··· THE DATA ···

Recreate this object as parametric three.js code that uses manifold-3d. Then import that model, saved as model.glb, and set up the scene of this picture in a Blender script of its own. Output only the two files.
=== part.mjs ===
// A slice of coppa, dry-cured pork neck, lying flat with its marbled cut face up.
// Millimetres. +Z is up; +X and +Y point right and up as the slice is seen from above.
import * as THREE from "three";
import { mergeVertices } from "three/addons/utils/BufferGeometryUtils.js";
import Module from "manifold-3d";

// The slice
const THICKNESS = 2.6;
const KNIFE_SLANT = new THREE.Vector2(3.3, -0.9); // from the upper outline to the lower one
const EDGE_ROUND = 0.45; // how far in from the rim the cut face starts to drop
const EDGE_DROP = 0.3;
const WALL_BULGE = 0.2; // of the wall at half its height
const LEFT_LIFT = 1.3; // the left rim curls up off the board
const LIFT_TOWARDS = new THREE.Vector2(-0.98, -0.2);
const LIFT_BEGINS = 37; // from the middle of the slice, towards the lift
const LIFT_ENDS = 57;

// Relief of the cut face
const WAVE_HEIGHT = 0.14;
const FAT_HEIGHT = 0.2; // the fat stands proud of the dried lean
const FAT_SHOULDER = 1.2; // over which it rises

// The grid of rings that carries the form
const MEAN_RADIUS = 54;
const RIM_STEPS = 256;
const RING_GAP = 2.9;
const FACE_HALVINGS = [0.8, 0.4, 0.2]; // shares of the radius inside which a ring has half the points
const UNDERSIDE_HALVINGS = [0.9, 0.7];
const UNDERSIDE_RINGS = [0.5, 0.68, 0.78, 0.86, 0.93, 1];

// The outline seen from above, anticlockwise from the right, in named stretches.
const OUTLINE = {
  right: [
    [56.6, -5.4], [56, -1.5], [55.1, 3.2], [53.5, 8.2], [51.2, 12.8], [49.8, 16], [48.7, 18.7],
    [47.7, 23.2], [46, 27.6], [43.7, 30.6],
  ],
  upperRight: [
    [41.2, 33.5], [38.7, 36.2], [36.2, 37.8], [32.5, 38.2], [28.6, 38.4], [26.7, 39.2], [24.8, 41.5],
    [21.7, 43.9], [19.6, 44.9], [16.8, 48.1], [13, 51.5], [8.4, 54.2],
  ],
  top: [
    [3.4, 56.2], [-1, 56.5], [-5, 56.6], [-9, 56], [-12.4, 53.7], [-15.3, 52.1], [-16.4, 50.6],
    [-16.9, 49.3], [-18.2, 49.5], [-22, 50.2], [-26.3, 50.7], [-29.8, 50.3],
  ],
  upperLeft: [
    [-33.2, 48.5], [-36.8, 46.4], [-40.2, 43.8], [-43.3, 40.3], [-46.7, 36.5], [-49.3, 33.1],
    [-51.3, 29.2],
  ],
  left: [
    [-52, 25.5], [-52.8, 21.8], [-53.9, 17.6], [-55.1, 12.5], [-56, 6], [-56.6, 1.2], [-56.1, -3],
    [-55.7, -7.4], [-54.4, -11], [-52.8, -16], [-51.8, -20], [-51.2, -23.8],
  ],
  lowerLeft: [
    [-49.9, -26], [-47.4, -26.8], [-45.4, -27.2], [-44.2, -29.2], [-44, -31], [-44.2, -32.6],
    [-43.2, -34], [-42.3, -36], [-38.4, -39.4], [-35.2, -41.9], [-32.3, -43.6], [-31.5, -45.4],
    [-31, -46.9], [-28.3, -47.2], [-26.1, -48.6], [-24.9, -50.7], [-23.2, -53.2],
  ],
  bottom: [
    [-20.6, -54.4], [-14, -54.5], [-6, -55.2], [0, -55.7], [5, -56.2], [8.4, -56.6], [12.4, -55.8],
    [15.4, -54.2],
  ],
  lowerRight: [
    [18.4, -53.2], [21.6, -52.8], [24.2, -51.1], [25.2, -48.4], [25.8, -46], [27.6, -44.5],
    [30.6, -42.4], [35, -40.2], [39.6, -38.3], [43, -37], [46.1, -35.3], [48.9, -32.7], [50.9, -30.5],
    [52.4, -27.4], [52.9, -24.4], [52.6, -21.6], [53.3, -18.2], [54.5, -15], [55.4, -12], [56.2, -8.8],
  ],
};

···
··· THE DATA ···

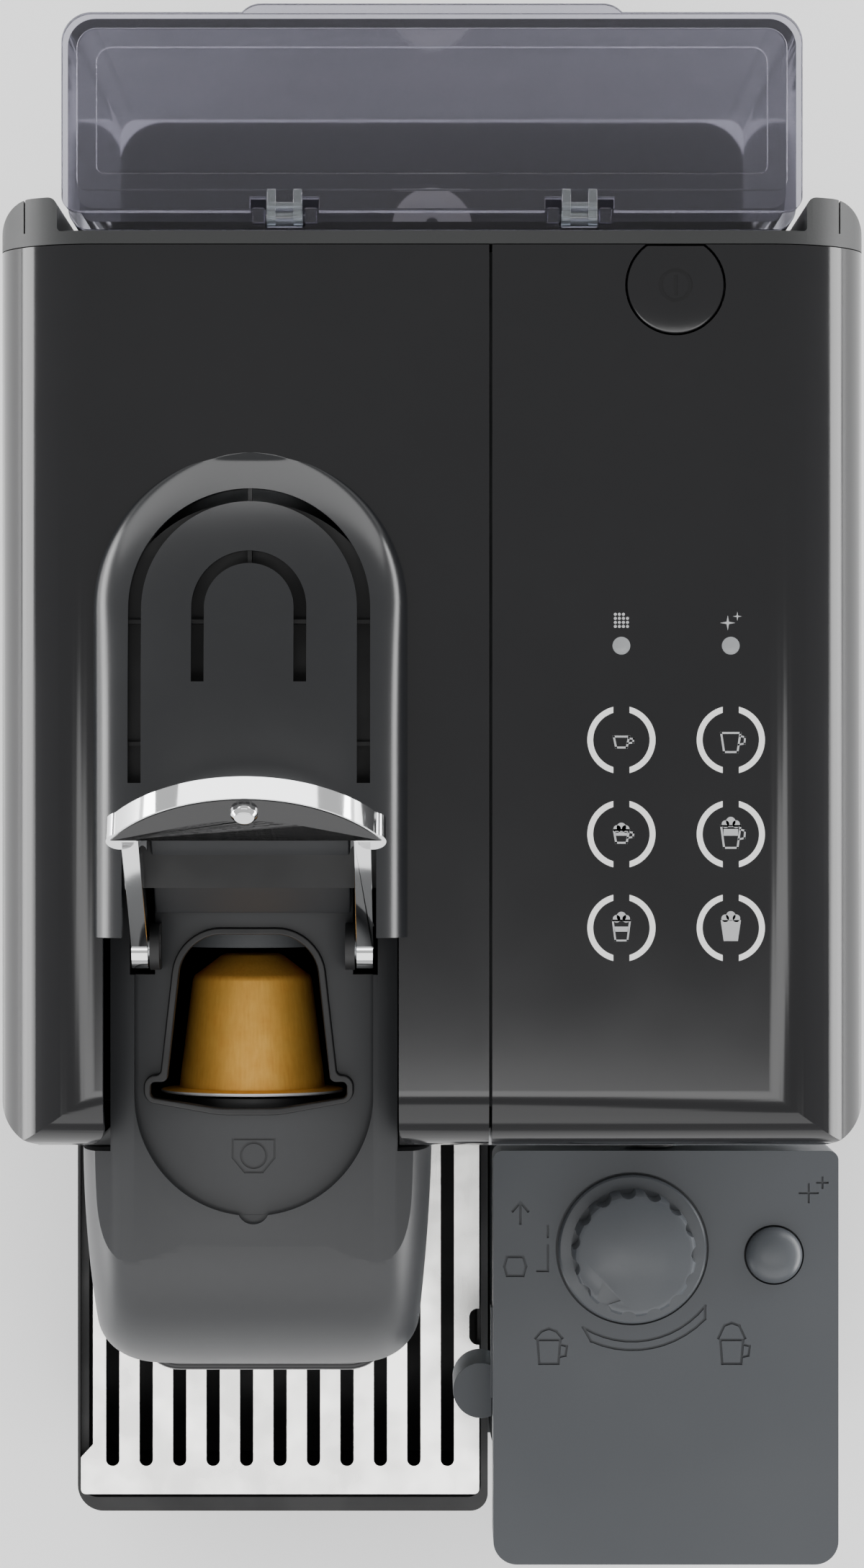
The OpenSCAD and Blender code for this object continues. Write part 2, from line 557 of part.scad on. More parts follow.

···

§ **REQUEST**: Show all lines from the data above in which the word "that" appears.

§ **RESPONSE**:
Recreate this object as parametric three.js code that uses manifold-3d. Then import that model, saved as model.glb, and set up the scene of this picture in a Blender script of its own. Output only the two files.
// The grid of rings that carries the form